Only early years improve: 2022-2023 have more training data behind them. If only those years get better, the config might be overfitting to data density, not genuine faster reaction. Suspicious.
Small leagues collapse: Faster decay means fewer effective training matches. A league with 300 total matches might lose too much signal. Check per-league breakdown.
Phase 2: Loss Weights (if needed)
Only if Phase 1 doesn't reach AH ROI > -1%. Reduce (not eliminate) outcome and xG weights to let the solver trust markets more. Eliminating them entirely would make CLV → 0.
Phase 3: Re-Baseline + Re-Test Signals
Deploy the winning config. Run fresh 26-league baseline. Then re-run the top signals through the 10-gate process. With a better base, signals that previously added +0.91pp might now be enough to pass walk-forward.
The Lesson
We built an incredible testing infrastructure in one day. Parallel backtesting (20h → 33min). 10-gate approval. Signal claims. /tests dashboard. Hypothesis classification. Post-deployment monitoring. Blog posts documenting every step.
Then we used it to discover that the infrastructure wasn't the problem.
The testing process worked exactly as designed — it rejected everything and forced us to look at the real bottleneck. The 0% pass rate wasn't a failure of the process. It was the process doing its job: telling us where the actual problem lives.
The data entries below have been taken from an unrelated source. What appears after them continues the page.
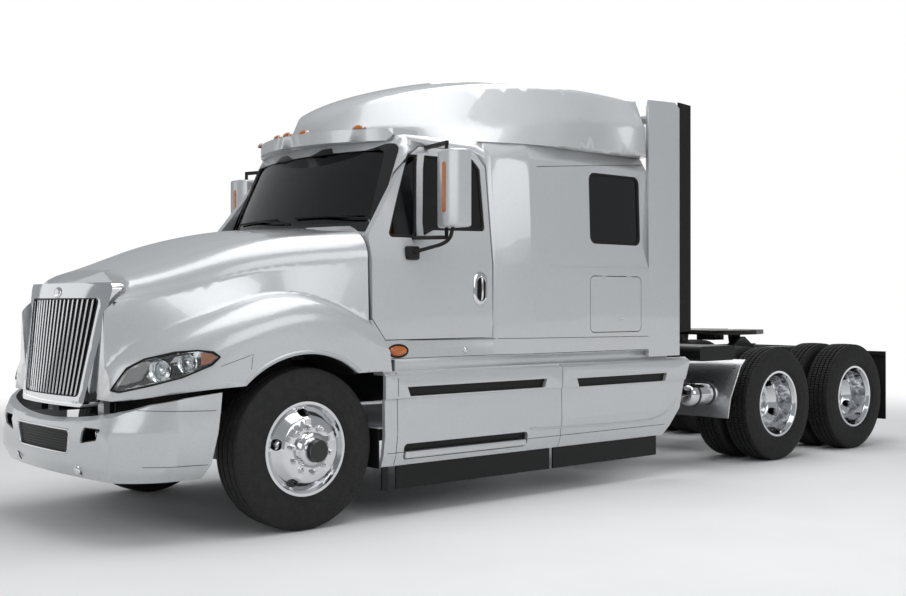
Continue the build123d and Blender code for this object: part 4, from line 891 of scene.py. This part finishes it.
def dome(shape, centre, long_way, wide_way, up, rise, steps=20, rings=5):
    """Adds a closed oval dome: half lengths along two directions and its rise."""
    centre, long_way, wide_way, up = Vector(centre), Vector(long_way), Vector(wide_way), Vector(up)
    circles = []
    for j in range(rings):
        tilt = math.pi / 2 * j / rings
        turns = [2 * math.pi * k / steps for k in range(steps)]
        circles.append([shape.verts.new(centre + (long_way * math.cos(a) + wide_way * math.sin(a)) * math.cos(tilt)
                                        + up * rise * math.sin(tilt)) for a in turns])
    top = shape.verts.new(centre + up * rise)
    faces = [shape.faces.new(circles[0][::-1])]
    for one, two in zip(circles, circles[1:]):
        faces += band(shape, one, two)
    faces += [shape.faces.new((circles[-1][k], circles[-1][(k + 1) % steps], top)) for k in range(steps)]
    bmesh.ops.recalc_face_normals(shape, faces=faces)


shape = bmesh.new()
for x, y in VISOR_LAMPS:
    turn = math.atan2(x * 0.42, 0.64)
    dome(shape, (x, back(y + 0.002), VISOR_TOP - 0.001), (0.059 * math.cos(turn), 0.059 * math.sin(turn), 0),
         (-0.026 * math.sin(turn), 0.026 * math.cos(turn), 0), (0, 0, 1), 0.030)
piece("visor_marker_lenses", shape, AMBER_LENS, 50)

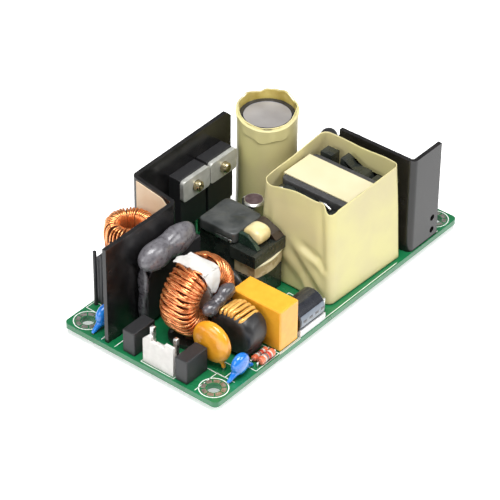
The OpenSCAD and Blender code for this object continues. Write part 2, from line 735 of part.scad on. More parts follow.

The model produces +11% CLV. That's real edge. The gap between "the model is right" and "we make money" is a solver reactivity problem that was identified on March 18 and never fixed. The fix is two parameters in one file. The testing infrastructure will still be there when we come back to Layer 3.
Fix the engine first. Then paint the car.